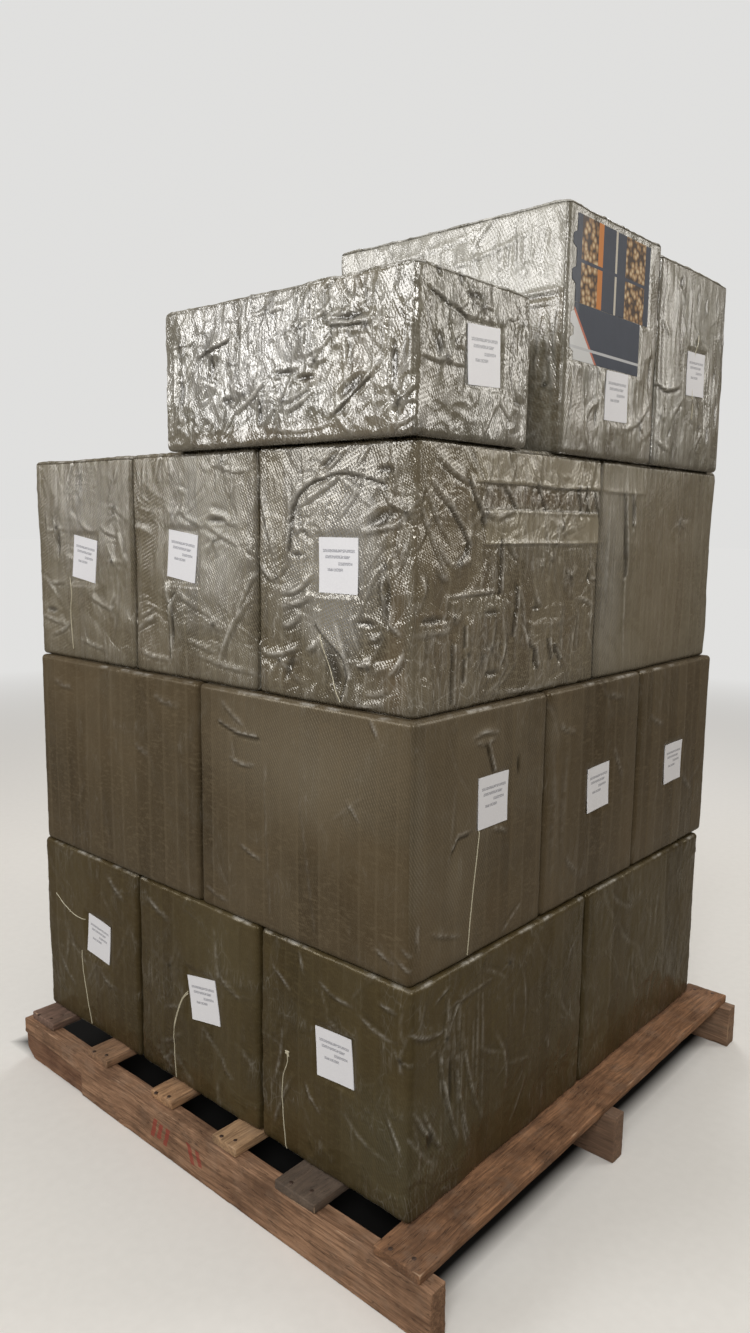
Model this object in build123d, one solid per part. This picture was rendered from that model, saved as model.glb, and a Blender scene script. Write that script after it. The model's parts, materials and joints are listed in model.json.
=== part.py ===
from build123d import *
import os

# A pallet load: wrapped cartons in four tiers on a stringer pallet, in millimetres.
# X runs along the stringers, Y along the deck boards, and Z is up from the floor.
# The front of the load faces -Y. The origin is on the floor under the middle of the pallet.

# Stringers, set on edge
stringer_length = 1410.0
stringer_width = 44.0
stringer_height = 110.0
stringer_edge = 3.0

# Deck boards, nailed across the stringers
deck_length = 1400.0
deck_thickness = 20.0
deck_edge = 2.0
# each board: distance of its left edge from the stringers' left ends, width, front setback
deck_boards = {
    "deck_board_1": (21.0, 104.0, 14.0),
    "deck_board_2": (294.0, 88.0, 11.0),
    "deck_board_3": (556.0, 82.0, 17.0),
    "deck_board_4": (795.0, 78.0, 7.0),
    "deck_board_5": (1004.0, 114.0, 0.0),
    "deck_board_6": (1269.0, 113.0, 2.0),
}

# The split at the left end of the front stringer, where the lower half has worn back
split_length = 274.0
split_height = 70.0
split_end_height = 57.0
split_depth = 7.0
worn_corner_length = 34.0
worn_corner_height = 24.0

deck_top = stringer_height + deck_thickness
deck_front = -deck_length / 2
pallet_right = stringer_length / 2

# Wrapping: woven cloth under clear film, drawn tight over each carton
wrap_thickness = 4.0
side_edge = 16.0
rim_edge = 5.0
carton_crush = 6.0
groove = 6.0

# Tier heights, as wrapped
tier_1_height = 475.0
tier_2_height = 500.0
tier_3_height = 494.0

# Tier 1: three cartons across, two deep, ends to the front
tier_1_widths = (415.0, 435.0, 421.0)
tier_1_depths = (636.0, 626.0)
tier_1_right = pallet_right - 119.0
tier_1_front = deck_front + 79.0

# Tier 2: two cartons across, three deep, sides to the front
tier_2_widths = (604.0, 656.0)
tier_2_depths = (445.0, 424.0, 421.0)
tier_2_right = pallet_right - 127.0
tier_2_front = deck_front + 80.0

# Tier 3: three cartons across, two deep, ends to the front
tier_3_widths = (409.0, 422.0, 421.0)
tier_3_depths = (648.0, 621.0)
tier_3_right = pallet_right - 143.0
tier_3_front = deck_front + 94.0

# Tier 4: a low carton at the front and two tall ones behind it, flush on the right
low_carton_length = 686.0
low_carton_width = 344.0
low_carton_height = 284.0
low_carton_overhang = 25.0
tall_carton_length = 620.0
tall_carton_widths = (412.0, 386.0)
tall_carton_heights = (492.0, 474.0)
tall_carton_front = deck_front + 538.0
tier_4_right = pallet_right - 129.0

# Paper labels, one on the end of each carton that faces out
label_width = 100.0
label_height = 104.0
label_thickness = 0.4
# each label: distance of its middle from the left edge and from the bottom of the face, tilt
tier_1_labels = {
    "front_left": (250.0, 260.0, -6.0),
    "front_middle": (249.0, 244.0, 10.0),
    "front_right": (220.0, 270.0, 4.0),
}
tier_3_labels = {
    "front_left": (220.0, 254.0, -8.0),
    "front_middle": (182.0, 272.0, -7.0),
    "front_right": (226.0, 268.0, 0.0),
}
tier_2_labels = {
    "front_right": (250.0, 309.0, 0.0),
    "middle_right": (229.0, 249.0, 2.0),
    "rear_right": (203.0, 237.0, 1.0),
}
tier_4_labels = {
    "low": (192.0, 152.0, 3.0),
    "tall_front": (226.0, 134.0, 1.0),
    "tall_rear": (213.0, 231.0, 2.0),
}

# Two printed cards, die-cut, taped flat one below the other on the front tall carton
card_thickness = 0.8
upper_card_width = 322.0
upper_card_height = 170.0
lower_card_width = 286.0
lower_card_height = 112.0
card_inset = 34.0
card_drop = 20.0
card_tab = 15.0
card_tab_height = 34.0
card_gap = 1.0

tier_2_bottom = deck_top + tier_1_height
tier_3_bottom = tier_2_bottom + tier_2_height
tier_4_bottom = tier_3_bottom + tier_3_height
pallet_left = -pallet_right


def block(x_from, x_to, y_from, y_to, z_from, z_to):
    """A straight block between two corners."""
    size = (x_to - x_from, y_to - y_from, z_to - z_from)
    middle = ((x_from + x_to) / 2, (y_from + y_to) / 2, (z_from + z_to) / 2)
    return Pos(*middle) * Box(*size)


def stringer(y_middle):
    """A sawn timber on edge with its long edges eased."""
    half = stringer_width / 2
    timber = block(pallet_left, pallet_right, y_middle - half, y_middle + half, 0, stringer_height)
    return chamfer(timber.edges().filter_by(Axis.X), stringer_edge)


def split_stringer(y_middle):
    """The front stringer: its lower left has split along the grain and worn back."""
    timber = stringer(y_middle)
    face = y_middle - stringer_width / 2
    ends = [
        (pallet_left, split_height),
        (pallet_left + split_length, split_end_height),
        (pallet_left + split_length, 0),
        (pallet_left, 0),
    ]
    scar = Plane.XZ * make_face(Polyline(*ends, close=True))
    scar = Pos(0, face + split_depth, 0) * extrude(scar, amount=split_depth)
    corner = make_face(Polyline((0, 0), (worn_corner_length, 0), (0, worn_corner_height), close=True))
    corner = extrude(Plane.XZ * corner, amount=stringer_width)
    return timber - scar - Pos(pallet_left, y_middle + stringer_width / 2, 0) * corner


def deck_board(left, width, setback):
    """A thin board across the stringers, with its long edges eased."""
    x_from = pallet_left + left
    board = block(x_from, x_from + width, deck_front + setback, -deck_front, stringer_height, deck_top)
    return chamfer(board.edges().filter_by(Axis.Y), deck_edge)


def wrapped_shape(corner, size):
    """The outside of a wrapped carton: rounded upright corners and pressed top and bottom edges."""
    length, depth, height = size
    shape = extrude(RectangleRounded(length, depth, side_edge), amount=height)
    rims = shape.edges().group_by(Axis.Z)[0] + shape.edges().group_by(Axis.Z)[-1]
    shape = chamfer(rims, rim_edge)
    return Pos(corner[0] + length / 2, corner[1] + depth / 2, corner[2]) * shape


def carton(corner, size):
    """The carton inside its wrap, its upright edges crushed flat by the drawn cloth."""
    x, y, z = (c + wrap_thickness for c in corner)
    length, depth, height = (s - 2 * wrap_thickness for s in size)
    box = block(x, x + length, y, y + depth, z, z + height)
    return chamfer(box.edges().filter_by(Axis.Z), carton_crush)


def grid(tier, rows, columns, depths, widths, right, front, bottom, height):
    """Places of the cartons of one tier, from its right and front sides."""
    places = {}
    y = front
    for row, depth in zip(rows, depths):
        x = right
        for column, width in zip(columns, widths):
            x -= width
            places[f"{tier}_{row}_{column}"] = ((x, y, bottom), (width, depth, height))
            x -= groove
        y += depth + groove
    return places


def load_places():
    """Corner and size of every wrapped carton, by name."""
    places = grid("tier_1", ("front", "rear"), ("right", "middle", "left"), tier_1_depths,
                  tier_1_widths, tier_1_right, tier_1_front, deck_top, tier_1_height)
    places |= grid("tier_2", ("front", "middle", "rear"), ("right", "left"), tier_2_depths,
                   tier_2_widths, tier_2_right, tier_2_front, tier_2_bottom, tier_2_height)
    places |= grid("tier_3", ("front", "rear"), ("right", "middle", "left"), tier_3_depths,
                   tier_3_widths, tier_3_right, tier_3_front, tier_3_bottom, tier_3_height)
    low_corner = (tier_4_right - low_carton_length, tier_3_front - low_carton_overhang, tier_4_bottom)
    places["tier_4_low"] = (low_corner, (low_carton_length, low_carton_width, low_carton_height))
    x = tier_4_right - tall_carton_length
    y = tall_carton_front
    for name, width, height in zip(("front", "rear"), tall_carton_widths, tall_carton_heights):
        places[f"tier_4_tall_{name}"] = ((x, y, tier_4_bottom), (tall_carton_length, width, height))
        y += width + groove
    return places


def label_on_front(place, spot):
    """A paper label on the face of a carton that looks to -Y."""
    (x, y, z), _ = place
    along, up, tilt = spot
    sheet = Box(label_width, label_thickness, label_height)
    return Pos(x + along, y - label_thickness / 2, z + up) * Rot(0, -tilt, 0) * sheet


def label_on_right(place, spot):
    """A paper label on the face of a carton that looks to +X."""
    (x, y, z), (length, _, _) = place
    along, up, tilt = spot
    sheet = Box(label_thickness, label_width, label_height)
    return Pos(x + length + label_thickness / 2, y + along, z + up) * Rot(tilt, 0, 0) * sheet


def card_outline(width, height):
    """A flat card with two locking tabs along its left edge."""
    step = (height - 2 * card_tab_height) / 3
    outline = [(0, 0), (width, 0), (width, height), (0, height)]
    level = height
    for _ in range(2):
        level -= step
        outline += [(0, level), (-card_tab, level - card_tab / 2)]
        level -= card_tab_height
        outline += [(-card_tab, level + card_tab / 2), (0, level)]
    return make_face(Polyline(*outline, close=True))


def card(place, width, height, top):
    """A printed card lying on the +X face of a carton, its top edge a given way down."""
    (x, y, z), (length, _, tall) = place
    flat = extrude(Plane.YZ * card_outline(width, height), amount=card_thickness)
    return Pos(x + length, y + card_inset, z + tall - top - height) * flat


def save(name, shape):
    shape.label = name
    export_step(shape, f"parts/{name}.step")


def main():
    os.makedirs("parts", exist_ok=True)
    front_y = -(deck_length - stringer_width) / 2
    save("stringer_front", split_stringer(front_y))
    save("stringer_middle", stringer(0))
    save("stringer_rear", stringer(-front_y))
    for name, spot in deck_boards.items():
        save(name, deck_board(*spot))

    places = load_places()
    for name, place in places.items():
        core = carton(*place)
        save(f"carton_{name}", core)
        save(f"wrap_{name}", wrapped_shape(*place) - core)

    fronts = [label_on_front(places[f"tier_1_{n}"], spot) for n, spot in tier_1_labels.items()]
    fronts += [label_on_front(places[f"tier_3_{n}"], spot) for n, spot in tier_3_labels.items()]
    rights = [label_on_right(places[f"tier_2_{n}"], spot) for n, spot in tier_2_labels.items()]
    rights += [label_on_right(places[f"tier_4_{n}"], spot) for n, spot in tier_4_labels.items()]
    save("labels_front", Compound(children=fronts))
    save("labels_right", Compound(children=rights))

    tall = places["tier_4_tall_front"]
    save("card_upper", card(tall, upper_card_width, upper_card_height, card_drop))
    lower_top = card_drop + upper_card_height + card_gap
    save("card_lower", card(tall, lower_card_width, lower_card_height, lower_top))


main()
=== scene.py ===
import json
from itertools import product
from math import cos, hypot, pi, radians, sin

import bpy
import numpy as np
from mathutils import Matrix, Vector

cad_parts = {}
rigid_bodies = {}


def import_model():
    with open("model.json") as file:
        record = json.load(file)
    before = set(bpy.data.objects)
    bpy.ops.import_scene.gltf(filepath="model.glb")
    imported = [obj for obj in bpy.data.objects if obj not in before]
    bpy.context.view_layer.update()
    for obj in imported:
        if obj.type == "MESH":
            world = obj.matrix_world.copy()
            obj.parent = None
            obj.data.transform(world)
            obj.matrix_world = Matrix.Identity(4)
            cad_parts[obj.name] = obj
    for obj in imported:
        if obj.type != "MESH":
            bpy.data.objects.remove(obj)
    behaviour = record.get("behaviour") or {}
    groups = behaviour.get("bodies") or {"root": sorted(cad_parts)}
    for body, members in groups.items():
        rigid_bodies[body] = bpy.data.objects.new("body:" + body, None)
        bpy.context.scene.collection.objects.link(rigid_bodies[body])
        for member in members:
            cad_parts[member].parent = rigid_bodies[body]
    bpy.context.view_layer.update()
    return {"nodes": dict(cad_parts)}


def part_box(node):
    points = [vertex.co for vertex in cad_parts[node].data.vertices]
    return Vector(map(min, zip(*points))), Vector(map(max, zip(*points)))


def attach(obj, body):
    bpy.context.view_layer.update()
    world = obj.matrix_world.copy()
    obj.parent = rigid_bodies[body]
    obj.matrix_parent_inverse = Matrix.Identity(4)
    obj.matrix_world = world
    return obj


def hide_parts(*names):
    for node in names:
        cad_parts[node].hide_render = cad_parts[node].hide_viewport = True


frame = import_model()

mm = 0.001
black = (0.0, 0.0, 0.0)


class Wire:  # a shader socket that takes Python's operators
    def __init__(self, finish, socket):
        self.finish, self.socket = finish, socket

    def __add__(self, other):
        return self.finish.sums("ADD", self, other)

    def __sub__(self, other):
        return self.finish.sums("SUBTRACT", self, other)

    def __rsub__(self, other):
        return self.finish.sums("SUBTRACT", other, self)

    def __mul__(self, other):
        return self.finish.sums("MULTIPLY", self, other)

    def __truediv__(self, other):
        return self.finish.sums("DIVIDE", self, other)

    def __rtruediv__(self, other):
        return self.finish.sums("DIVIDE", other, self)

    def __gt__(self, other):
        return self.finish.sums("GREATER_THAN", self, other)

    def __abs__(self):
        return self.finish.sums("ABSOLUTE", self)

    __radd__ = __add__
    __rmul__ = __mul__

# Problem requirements
Reproduce exactly, and only, the lines from the one that contains "spot in tier_2_labels.items()]" down to the one that contains "obj.matrix_parent_inverse = Matrix.Identity(4)", both ends included.

# Result for this exercise
    rights = [label_on_right(places[f"tier_2_{n}"], spot) for n, spot in tier_2_labels.items()]
    rights += [label_on_right(places[f"tier_4_{n}"], spot) for n, spot in tier_4_labels.items()]
    save("labels_front", Compound(children=fronts))
    save("labels_right", Compound(children=rights))

    tall = places["tier_4_tall_front"]
    save("card_upper", card(tall, upper_card_width, upper_card_height, card_drop))
    lower_top = card_drop + upper_card_height + card_gap
    save("card_lower", card(tall, lower_card_width, lower_card_height, lower_top))


main()
=== scene.py ===
import json
from itertools import product
from math import cos, hypot, pi, radians, sin

import bpy
import numpy as np
from mathutils import Matrix, Vector

cad_parts = {}
rigid_bodies = {}


def import_model():
    with open("model.json") as file:
        record = json.load(file)
    before = set(bpy.data.objects)
    bpy.ops.import_scene.gltf(filepath="model.glb")
    imported = [obj for obj in bpy.data.objects if obj not in before]
    bpy.context.view_layer.update()
    for obj in imported:
        if obj.type == "MESH":
            world = obj.matrix_world.copy()
            obj.parent = None
            obj.data.transform(world)
            obj.matrix_world = Matrix.Identity(4)
            cad_parts[obj.name] = obj
    for obj in imported:
        if obj.type != "MESH":
            bpy.data.objects.remove(obj)
    behaviour = record.get("behaviour") or {}
    groups = behaviour.get("bodies") or {"root": sorted(cad_parts)}
    for body, members in groups.items():
        rigid_bodies[body] = bpy.data.objects.new("body:" + body, None)
        bpy.context.scene.collection.objects.link(rigid_bodies[body])
        for member in members:
            cad_parts[member].parent = rigid_bodies[body]
    bpy.context.view_layer.update()
    return {"nodes": dict(cad_parts)}


def part_box(node):
    points = [vertex.co for vertex in cad_parts[node].data.vertices]
    return Vector(map(min, zip(*points))), Vector(map(max, zip(*points)))


def attach(obj, body):
    bpy.context.view_layer.update()
    world = obj.matrix_world.copy()
    obj.parent = rigid_bodies[body]
    obj.matrix_parent_inverse = Matrix.Identity(4)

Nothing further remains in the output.